◆ Task statement ◆
Only the lines between the line with "Turn this picture" and the line with "COVER_ROWS = 3", together with those two lines themselves, are to be copied exactly.

◆ Material provided ◆
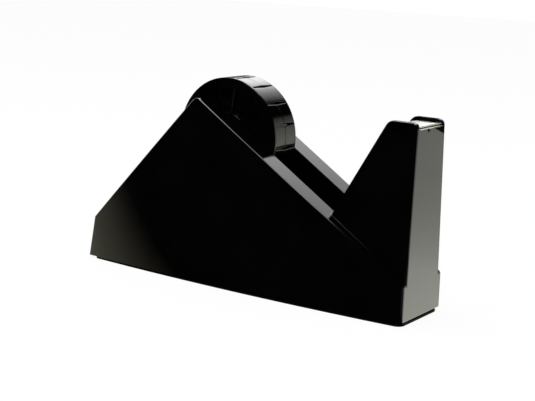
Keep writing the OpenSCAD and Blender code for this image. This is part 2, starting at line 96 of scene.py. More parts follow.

* * *

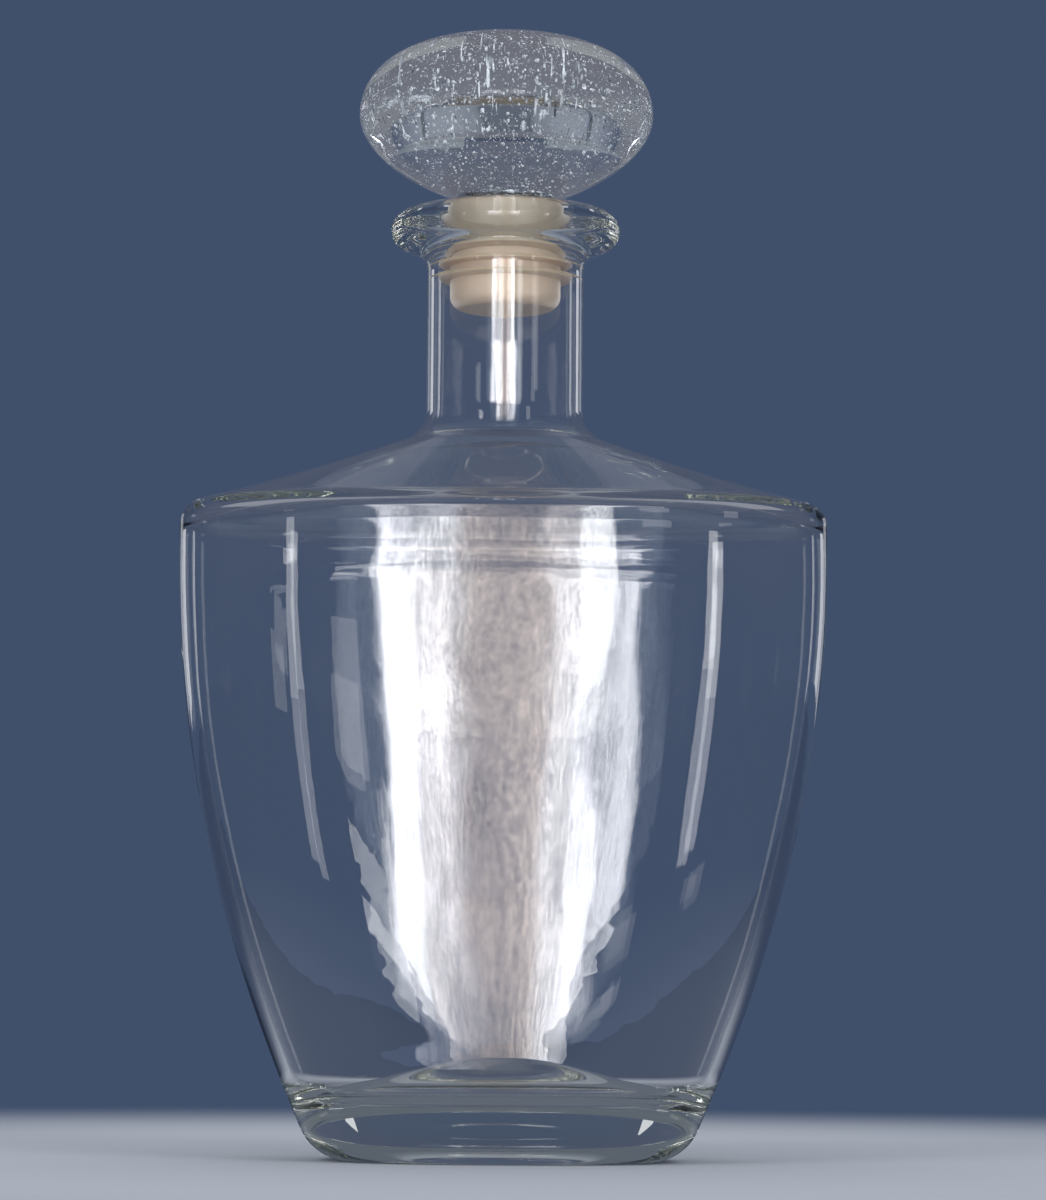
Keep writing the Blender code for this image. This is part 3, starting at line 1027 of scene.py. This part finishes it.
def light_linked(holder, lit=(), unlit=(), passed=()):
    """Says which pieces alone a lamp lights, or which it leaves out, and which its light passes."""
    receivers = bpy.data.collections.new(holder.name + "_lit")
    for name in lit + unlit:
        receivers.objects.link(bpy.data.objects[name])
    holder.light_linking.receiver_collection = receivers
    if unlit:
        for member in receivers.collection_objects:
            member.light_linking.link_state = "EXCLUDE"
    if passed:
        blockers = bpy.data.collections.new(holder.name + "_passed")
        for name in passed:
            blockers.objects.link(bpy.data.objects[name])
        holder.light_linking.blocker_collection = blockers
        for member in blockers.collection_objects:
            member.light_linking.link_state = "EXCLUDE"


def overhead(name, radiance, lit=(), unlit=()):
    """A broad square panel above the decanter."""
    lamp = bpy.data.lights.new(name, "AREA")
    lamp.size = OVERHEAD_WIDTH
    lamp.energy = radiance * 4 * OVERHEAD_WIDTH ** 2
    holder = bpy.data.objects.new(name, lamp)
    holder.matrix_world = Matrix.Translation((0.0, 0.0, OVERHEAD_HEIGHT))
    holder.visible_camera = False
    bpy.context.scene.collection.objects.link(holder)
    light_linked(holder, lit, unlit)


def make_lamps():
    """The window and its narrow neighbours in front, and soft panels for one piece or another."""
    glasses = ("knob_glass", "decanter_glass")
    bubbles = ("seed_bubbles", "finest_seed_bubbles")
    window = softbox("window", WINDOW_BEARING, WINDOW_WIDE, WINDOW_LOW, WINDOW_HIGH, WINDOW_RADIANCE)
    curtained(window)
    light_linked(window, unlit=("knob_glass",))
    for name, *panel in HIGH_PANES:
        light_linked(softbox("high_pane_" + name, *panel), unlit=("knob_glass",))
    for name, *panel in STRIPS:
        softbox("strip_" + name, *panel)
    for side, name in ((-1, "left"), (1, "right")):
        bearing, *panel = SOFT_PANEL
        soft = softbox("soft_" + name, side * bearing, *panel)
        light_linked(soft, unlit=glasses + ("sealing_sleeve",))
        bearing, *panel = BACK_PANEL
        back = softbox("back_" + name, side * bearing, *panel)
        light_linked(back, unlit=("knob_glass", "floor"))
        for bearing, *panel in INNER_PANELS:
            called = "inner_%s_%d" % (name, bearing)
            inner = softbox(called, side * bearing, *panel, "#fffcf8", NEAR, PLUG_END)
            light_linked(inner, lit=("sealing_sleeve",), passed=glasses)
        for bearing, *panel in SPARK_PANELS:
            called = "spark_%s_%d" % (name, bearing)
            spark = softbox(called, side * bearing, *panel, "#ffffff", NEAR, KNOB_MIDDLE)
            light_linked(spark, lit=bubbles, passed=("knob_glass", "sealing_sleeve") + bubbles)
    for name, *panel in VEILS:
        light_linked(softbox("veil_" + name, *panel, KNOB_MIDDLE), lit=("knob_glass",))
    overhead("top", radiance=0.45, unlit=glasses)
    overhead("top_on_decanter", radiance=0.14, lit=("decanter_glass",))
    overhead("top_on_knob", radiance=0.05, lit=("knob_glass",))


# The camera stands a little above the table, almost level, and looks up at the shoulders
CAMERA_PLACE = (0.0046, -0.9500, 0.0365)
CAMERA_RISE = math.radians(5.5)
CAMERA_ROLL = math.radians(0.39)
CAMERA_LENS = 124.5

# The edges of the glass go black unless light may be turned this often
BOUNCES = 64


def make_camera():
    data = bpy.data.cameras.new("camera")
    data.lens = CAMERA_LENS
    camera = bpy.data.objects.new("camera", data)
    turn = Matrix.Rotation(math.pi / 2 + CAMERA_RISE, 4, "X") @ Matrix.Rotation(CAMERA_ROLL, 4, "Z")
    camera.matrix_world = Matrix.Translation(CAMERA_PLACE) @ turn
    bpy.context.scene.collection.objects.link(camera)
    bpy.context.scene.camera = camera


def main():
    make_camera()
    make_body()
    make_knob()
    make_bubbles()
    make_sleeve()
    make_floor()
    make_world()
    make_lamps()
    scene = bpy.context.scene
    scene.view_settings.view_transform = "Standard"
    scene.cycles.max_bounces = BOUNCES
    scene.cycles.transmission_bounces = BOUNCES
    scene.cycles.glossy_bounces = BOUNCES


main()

---

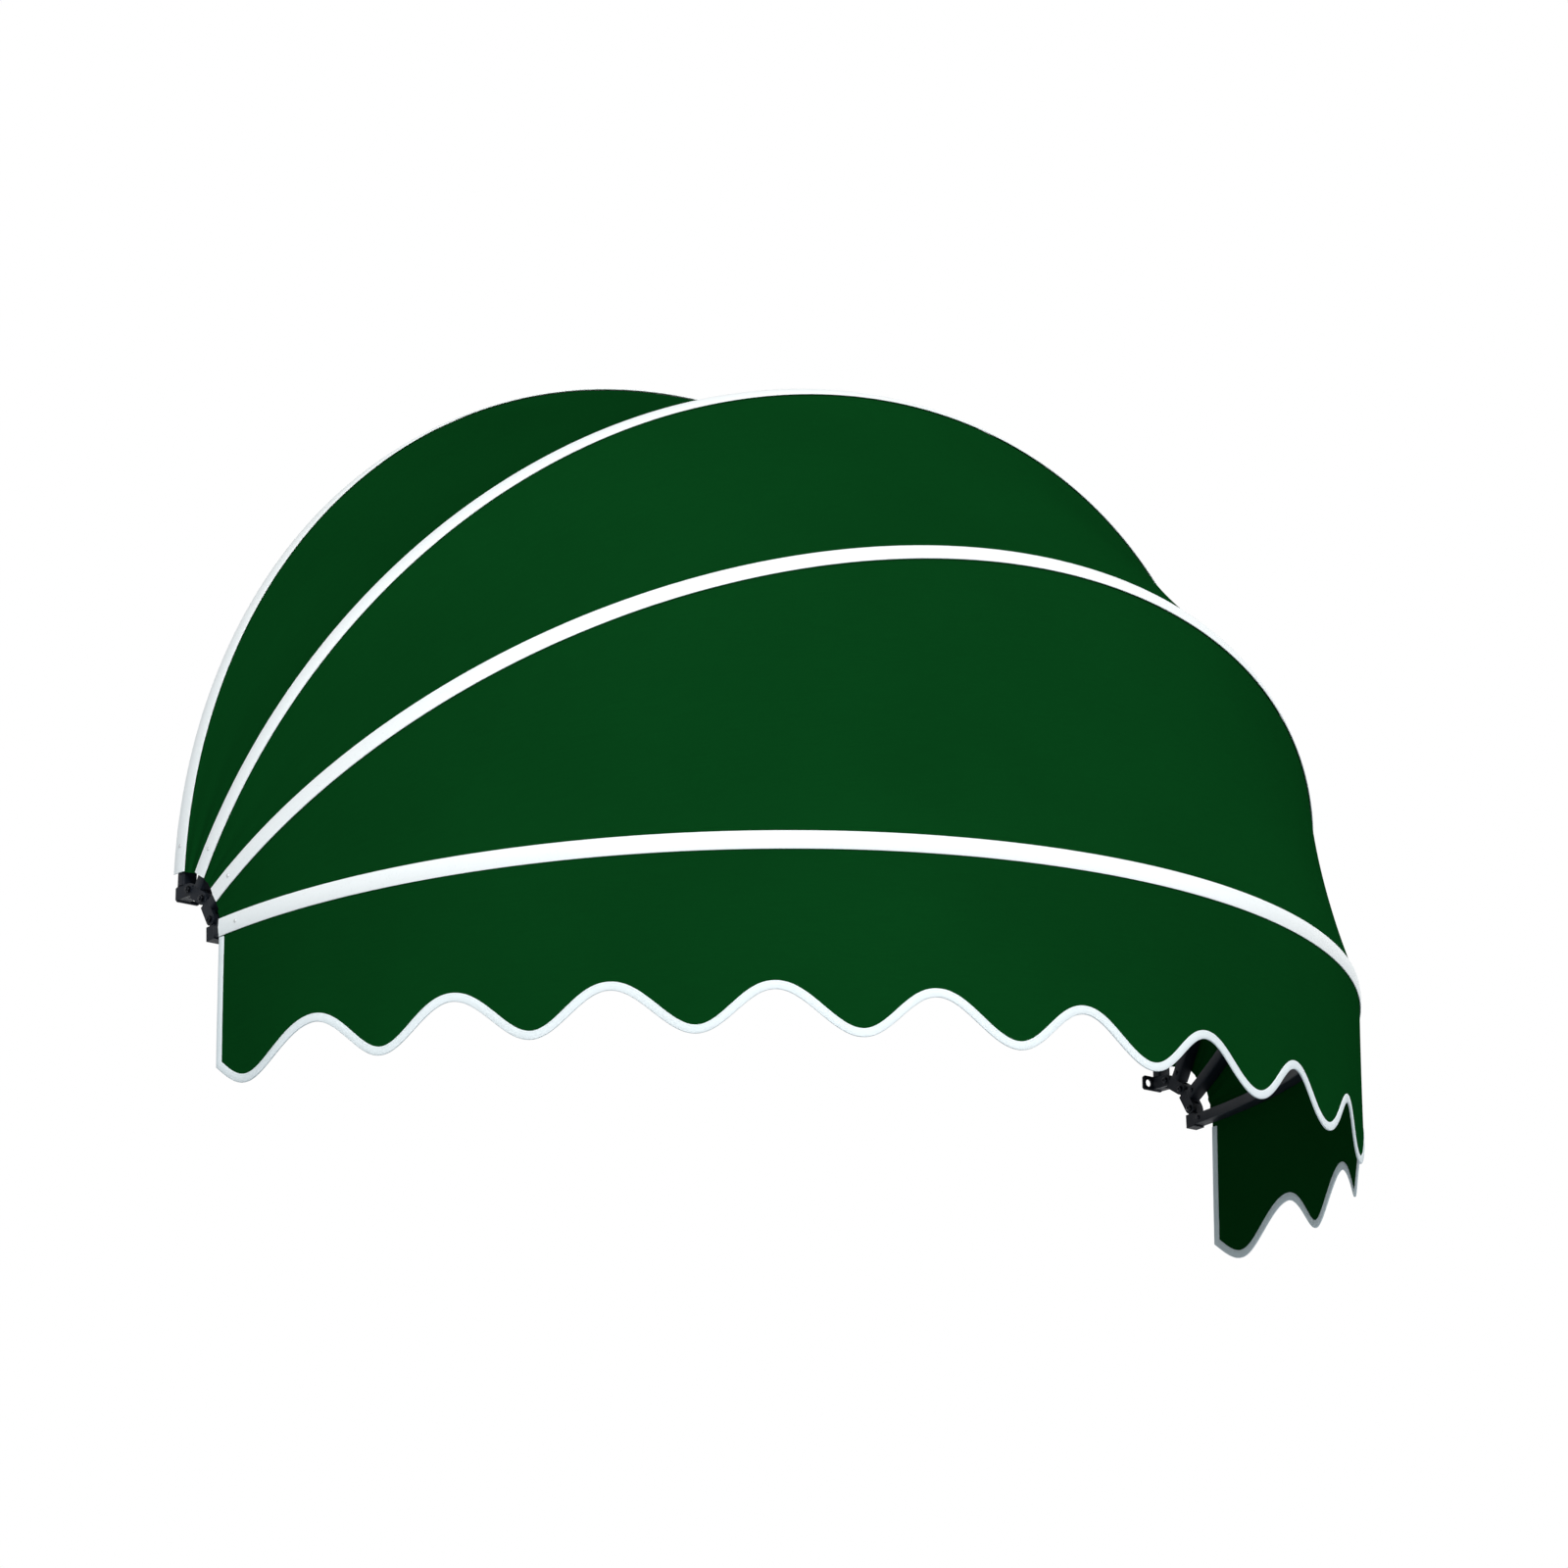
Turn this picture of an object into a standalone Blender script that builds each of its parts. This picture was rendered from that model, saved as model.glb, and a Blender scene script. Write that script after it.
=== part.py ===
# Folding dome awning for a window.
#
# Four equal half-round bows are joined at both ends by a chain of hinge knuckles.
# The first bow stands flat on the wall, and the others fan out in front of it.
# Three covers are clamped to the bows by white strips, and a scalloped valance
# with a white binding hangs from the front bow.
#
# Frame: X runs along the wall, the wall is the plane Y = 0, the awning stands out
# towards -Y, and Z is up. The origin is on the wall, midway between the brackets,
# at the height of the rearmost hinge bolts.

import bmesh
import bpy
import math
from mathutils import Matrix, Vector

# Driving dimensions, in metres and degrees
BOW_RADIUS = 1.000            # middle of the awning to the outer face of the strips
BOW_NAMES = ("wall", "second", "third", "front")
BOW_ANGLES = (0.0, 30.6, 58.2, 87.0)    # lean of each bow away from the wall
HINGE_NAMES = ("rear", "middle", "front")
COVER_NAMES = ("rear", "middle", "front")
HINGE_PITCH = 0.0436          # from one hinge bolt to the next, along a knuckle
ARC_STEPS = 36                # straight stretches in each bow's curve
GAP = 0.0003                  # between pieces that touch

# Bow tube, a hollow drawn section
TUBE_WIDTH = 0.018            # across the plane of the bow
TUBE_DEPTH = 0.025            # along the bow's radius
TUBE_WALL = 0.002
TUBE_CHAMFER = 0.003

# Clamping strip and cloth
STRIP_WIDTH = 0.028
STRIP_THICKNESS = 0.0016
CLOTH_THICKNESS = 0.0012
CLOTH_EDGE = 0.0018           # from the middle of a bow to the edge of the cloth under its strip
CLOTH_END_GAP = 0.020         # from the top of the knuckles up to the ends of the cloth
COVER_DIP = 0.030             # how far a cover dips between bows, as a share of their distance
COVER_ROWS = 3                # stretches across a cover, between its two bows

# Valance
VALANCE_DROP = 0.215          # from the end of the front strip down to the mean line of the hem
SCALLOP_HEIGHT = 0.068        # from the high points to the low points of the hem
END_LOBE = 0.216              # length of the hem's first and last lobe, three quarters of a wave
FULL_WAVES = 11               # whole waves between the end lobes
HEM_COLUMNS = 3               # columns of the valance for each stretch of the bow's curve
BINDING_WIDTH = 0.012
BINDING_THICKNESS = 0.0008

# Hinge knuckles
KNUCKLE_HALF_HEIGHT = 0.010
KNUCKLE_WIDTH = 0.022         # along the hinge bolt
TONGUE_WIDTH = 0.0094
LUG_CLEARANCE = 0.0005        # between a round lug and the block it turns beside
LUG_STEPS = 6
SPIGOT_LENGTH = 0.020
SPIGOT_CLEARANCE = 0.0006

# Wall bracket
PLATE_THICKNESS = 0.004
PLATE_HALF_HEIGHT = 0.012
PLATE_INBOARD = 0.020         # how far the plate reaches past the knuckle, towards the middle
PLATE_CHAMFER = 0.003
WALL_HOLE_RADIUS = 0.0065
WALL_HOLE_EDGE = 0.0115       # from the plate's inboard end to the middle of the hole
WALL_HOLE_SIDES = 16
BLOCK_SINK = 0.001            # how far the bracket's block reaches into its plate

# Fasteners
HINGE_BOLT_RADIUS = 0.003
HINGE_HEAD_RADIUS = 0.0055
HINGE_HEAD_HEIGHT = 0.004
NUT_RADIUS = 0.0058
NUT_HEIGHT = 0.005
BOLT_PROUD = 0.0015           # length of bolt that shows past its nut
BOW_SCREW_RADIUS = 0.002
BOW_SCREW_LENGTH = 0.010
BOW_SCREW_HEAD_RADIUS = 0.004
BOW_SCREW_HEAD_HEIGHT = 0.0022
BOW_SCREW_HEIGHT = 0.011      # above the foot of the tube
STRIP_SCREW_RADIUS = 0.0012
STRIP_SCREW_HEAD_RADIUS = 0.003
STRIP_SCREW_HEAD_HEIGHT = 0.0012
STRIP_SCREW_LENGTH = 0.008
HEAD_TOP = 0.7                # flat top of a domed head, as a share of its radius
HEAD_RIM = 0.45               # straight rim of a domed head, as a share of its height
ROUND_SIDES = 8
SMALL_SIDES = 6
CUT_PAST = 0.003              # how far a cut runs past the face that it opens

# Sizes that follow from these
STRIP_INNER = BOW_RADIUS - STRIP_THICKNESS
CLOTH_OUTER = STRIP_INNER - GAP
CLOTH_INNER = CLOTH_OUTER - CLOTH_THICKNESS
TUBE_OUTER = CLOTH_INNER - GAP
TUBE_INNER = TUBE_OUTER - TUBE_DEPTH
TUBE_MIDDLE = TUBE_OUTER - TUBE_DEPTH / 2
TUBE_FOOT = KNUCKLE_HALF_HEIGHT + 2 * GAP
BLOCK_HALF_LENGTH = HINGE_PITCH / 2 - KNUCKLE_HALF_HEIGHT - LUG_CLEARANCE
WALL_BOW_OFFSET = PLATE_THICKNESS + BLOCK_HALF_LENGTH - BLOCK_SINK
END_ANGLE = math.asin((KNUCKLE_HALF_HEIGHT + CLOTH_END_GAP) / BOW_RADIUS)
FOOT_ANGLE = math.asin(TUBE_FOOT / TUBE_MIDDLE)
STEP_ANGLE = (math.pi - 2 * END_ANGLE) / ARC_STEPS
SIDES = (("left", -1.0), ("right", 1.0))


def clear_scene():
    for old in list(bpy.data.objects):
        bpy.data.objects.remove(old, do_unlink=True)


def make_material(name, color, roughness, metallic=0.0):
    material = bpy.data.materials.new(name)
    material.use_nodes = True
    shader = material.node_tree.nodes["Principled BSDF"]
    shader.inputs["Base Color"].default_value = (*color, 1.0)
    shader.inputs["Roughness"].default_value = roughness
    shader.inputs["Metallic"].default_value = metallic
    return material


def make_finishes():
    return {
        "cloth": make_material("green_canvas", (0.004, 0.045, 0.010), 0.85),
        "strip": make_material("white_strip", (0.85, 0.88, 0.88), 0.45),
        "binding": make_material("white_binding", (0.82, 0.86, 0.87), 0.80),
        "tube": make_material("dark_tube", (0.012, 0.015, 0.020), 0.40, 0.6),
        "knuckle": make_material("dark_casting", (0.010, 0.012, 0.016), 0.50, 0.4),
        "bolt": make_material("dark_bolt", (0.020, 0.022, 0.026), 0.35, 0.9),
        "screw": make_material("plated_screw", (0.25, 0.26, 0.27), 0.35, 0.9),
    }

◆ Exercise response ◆
Turn this picture of an object into a standalone Blender script that builds each of its parts. This picture was rendered from that model, saved as model.glb, and a Blender scene script. Write that script after it.
=== part.py ===
# Folding dome awning for a window.
#
# Four equal half-round bows are joined at both ends by a chain of hinge knuckles.
# The first bow stands flat on the wall, and the others fan out in front of it.
# Three covers are clamped to the bows by white strips, and a scalloped valance
# with a white binding hangs from the front bow.
#
# Frame: X runs along the wall, the wall is the plane Y = 0, the awning stands out
# towards -Y, and Z is up. The origin is on the wall, midway between the brackets,
# at the height of the rearmost hinge bolts.

import bmesh
import bpy
import math
from mathutils import Matrix, Vector

# Driving dimensions, in metres and degrees
BOW_RADIUS = 1.000            # middle of the awning to the outer face of the strips
BOW_NAMES = ("wall", "second", "third", "front")
BOW_ANGLES = (0.0, 30.6, 58.2, 87.0)    # lean of each bow away from the wall
HINGE_NAMES = ("rear", "middle", "front")
COVER_NAMES = ("rear", "middle", "front")
HINGE_PITCH = 0.0436          # from one hinge bolt to the next, along a knuckle
ARC_STEPS = 36                # straight stretches in each bow's curve
GAP = 0.0003                  # between pieces that touch

# Bow tube, a hollow drawn section
TUBE_WIDTH = 0.018            # across the plane of the bow
TUBE_DEPTH = 0.025            # along the bow's radius
TUBE_WALL = 0.002
TUBE_CHAMFER = 0.003

# Clamping strip and cloth
STRIP_WIDTH = 0.028
STRIP_THICKNESS = 0.0016
CLOTH_THICKNESS = 0.0012
CLOTH_EDGE = 0.0018           # from the middle of a bow to the edge of the cloth under its strip
CLOTH_END_GAP = 0.020         # from the top of the knuckles up to the ends of the cloth
COVER_DIP = 0.030             # how far a cover dips between bows, as a share of their distance
COVER_ROWS = 3                # stretches across a cover, between its two bows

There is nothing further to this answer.